Trying to account for their shared popularity isn’t altogether difficult. Ortiz might be the most beloved Red Sox ever because of his disposition, his swagger, his aura and his hand in bringing them three championships – the sorts of things age doesn’t kill and PEDs don’t dent.

“I’m a lovely person, man,” Ortiz said. “I try to be sweet. I don’t think there’s anything wrong with that. And people understand that. I am who I am. Some people like it, some people don’t. But I’d say more people like it than don’t.”

“He goes out there and enjoys himself,” Colon said. “They see him enjoying himself and having fun. And enjoying yourself and having fun doesn’t mean you’re not paying attention to your work and doing that well. It means you’re really enjoying it that much and it comes across.”

The case of Colon isn’t quite the fairy tale of Ortiz. He was essentially out of baseball until undergoing controversial stem-cell treatment. He returned, made himself into a serviceable starter despite throwing fastballs about 85 percent of the time and turned into an archetypal cult hero of the 2010s: neither drugs nor sex – Colon, according to a lawsuit, carried on a double life with a second family – could break Colon. If anything, the scandals burnished him.

Bartolo Colon
(Getty Images)

Because Colon did something almost unimaginable: He made fat cool.

“Bartolo works so hard,” Mets teammate Jeurys Familia said. “That’s just the body God gave to him.”

This is not exactly true. It’s the story that attached itself to Colon, though, and that he weathered all of the potential landmines to find himself here, ready to pitch against Ortiz in the All-Star Game that starts Tuesday at 8 p.m. ET, is a testament to brilliant marketing, blind luck or, likeliest, the truth that fans would rather laugh at a fat guy who used PEDs than demonize him, which makes for some sort of moral cognitive dissonance inside of baseball.
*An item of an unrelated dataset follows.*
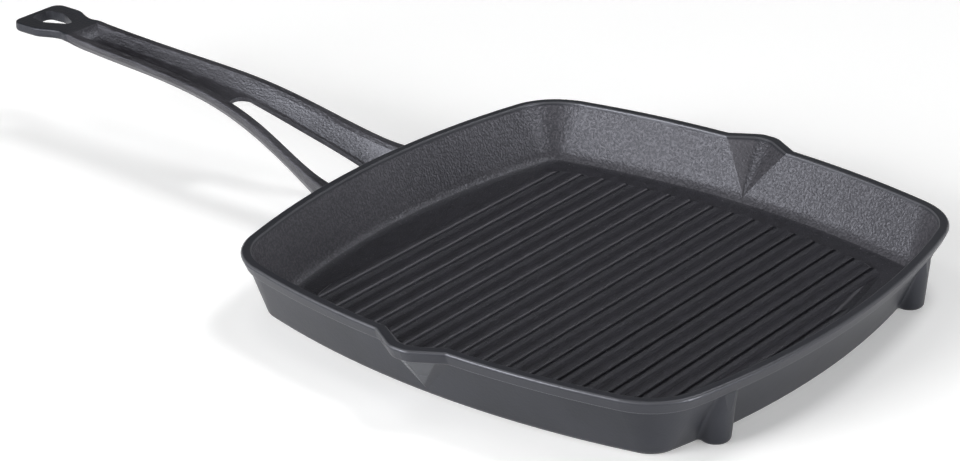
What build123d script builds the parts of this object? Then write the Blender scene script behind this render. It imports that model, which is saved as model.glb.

“He’s a teddy bear,” Ortiz explained. “ … At the end of the day, he’s a good guy. And if he’s a good guy, you can never fake that.”

While Colon is king of the meme, climber of the Vine, the GIF distilled to its essence – a creation, in every way, of social media, without which Bartolo Colon would be some guy who eats too much and not a man whose home run earlier this year was one of the biggest plays of the first half – he is also limited by the size of those circles in which his name travels. They’re passionate. They’re also insular.

Ortiz, on the other hand, is the opium of the people, his die-hards not confined to Boston but all across the country.

“My son Cooper wants to meet Ortiz so bad,” reigning NL Cy Young winner Jake Arrieta said. “He’s been talking about it for weeks.”

It is, presumably, his last chance – and presumably only because, as his former Red Sox teammate Jon Lester put it, “I’m not 100 percent sold it is his last year.” Ortiz is doing the victory lap, soaking in the admiration and coming off the single best half of his career, a .332/.426/.682 tour de force that stirred questions about whether he should retire.

“I got to spend some time with his last week,” Colon said. “We talked a lot. I was telling him not to retire yet. He’s still got so much to give. Especially after how well he’s been playing. I don’t think he should go yet. He’s got so much left.”

Colon said this matter-of-factly, like it’s normal for a 43-year-old to summon the requisite energy it takes not just to play baseball but do so at an elite level. It takes a little squinting to reconcile their histories and their performances today, but if Ortiz and Colon have proven one thing, it’s that people are perfectly happy not to know. They rather wouldn’t.

David Ortiz
(Getty Images)

Ortiz and Colon aren’t a referendum on baseball and its drug policy; they’re just a couple of guys who highlight the disconnect between the demonization of PEDs from so many inside the baseball world and the laissez-faire attitude of so many outside. Ortiz was the spokesman for the Red Sox – for the entire city of Boston, really – after the marathon bombings. His defiance and passion that day meant more than any drug ever can.

It’s why, as he approaches retirement, Ortiz can be in Boston or Santo Domingo and still be a hero. And why, with retirement perhaps planned after the 2017 season, Colon can take his victory lap, too, and return to the Dominican Republic with Ortiz. This All-Star Game stuff – this is just gravy, the reward for lasting this long.

And however they made it, David Ortiz and Bartolo Colon, two Dominican kids without a whole lot in common, are here together, the 11th pair of 40-something All-Stars, friends craving one final showdown. Maybe their managers will arrange it; this is, after all, an exhibition game. Should the suns not align, the baseball gods not approve, Ortiz and Colon’s presence here will have been plenty, perfectly, delightfully weird.